Il 1889 è l’anno che vede la pubblicazione di due grandi testi della letteratura italiana: il “Mastro-don Gesualdo” di Giovanni Verga e “Il piacere” di Gabriele D’Annunzio.
‘Mastro-don Gesualdo’ di Giovanni Verga e ‘Il Piacere’ di Gabriele D’Annunzio: due romanzi agli antipodi
Già al più superficiale livello narrativo i due romanzi appaiono agli antipodi. D’Annunzio racconta di un giovane e raffinato intellettuale, proveniente da un’illustre e ricca famiglia. Verga – al contrario – presenta l’ascesa sociale di un operaio che con il duro lavoro e una profonda dedizione è riuscito ad occupare una posizione egemonica nella società locale di appartenenza, tanto da potersi arrischiare in una serie di speculazioni economiche. Proprio come il profilo dei personaggi, risulta completamente diversa anche l’ideologia che muove le azioni degli stessi. Lo scrittore siciliano presenta una descrizione feroce delle motivazioni socioeconomiche che animano i conflitti interpersonali e collettivi. Quello abruzzese, invece, si concentra unicamente sull’introspezione di un giovane uomo dotato di notevoli qualità artistiche.
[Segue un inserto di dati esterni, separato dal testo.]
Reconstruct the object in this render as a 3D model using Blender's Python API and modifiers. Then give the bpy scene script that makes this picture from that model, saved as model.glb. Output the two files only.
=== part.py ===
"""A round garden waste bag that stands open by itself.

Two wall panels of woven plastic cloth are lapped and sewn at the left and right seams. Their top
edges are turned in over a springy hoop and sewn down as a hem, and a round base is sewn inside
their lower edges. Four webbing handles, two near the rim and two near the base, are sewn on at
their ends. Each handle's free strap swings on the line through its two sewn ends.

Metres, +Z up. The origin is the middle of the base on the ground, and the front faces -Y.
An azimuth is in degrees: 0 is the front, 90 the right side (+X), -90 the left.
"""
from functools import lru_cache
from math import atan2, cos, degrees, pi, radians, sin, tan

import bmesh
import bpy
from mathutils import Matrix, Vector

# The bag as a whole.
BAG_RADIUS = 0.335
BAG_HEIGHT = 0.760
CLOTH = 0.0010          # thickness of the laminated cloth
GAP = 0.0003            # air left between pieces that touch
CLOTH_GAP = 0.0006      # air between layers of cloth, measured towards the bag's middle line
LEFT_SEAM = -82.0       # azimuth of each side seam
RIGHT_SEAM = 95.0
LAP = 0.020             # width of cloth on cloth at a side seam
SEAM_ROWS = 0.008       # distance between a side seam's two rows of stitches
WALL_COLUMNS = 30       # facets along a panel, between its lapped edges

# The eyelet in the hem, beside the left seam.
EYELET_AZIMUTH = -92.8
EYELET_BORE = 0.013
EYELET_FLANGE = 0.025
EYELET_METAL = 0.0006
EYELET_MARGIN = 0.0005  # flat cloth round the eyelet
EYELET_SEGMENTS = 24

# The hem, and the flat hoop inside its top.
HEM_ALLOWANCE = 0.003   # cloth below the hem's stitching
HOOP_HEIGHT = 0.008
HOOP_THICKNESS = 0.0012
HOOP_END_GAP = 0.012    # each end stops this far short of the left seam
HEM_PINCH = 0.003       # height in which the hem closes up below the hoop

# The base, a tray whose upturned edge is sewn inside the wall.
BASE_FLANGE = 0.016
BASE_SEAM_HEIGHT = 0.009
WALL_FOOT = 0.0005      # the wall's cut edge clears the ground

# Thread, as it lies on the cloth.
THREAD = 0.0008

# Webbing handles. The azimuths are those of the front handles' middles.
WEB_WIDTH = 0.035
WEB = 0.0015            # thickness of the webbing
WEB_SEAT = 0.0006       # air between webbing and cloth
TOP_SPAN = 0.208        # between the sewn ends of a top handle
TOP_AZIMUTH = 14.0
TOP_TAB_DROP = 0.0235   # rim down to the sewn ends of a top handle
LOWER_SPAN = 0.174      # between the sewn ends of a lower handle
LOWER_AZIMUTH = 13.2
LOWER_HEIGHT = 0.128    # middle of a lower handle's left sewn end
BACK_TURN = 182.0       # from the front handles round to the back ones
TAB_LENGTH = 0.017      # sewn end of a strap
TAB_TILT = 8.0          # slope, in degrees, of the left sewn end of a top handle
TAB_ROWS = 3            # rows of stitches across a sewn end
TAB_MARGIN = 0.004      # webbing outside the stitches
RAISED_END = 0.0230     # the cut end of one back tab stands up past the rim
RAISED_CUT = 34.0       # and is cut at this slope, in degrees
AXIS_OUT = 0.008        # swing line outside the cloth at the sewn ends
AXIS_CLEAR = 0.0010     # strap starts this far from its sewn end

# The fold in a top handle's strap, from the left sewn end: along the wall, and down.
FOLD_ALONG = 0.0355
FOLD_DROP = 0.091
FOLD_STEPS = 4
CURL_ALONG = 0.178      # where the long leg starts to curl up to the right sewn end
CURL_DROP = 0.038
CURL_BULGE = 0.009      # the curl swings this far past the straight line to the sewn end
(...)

«Sotto il grigio diluvio democratico odierno, che molte cose belle e rare sommerge miseramente, va anche a poco a poco scomparendo quella special classe di antica nobiltà italica, in cui era tenuta viva di generazione in generazione una certa tradizione familiare di eletta cultura, di eleganza e di arte. […] L’urbanità, l’atticismo, l’amore delle delicatezze, la predilezione per gli studii insoliti, la curiosità estetica, la mania archeologica, la galanteria raffinata erano nella casa degli Sperelli qualità ereditarie. »
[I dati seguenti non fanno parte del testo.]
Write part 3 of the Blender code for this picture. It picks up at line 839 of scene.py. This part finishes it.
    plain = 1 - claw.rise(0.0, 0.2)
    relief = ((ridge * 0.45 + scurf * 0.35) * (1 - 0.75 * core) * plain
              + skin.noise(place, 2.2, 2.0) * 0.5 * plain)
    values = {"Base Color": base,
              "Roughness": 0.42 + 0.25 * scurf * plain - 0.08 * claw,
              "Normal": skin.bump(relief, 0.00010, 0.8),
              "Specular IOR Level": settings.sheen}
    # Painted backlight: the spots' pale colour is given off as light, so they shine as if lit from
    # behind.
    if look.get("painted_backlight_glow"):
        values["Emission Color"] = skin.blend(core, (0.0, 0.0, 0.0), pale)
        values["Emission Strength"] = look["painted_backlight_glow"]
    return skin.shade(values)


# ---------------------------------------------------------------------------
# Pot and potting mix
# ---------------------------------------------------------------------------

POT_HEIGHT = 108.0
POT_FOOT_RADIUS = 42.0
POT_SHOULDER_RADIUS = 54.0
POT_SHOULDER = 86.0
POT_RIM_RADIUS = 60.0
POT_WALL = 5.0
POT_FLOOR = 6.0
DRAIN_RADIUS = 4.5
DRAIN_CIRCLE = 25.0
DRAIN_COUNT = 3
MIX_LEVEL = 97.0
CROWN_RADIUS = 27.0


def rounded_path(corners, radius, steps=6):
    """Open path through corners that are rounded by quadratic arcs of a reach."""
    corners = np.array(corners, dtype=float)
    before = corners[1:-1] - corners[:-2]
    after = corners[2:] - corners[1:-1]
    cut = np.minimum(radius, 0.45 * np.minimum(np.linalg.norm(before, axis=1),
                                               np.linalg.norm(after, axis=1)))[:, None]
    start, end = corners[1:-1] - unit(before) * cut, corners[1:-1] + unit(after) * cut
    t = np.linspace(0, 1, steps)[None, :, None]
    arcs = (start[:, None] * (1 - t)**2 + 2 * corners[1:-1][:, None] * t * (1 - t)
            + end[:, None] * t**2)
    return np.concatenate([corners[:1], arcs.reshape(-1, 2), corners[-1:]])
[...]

Questo ritratto rappresenta, dunque, l’eccellenza del protagonista dannunziano. Andrea Sperelli proviene dall’antica nobiltà meridionale, e possiede alcune qualità che lo distinguono dal grigiore contemporaneo.
«Il padre gli aveva dato, tra le altre, questa massima fondamentale: “Bisogna fare la propria vita come si fa un’opera d’arte”».
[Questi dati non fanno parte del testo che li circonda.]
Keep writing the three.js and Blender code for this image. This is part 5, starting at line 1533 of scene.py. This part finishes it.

Alla vita considerata come una miscela di qualità raffinate, si contrappone, però, la vita determinata dalle condizioni materiali, che è ciò su cui si concentra la scrittura verghiana; al primato dell’arte si affianca il primato della “roba”, che è una specifica posizione ideologica verghiana. Da muratore ad accaparratore di beni demaniali, fino a diventare usurpatore di un sistema di potere. È così che può essere riassunta l’intera carriera di Gesualdo, che dimostra di meritare sul serio l’ossimorico “mastro-don” che gli viene conferito sin dal titolo dell’opera.
La divergenza cui abbiamo fatto notoriamente cenno fino a questo momento, si può estendere anche a livello stilistico. Se D’Annunzio ne “Il Piacere” aveva fatto ricorso a tutte le sue qualità formali di colorito e di evidenza, indulgendo a troppi “eccessi di forma e di esteriorità”, con la preziosità del lessico e il frequente gusto dell’arcaismo, Verga tende a differenziare linguisticamente i personaggi mano a mano che si rappresentano ambienti più evoluti e complessi. Il suo, dunque, è uno stile linguistico che non presenta caratteri standard e costantemente elevati, ma si adatta alla realtà effettiva dei personaggi raffigurati.
La rappresentazione della società
Il progetto verghiano – come attestato anche dal titolo – prevedeva il passaggio dalla lotta per i bisogni materiali alla vera e propria vanità aristocratica. A mostrarlo è il titolo ossimorico di cui è fregiato il protagonista. La rappresentazione della realtà sociale è dunque obiettivo fondante della produzione di Giovanni Verga, che si adatta a tutte le svariate sfaccettature della stessa. Le cose cambiano con D’Annunzio che, con la pubblicazione de “Il piacere”, proponeva una rappresentazione del mondo aristocratico visto dal di dentro, con i suoi riti mondani, con le sue falsità, con i suoi “mezzi sentimenti” che possono trasformarsi in perversioni profonde.
La struttura narrativa del romanzo dannunziano costituisce un’altra via rispetto a quella costruita da Verga. Lo scrittore abruzzese, difatti, rifugge da ogni delega al mondo rappresentato, garantendo al suo narratore un saldo controllo della vicenda narrata. Allo stesso tempo, il narratore dannunziano mostra una certa sintonia stilistica con il protagonista e il suo mondo, al punto da lasciare intravedere un comune senso di appartenenza.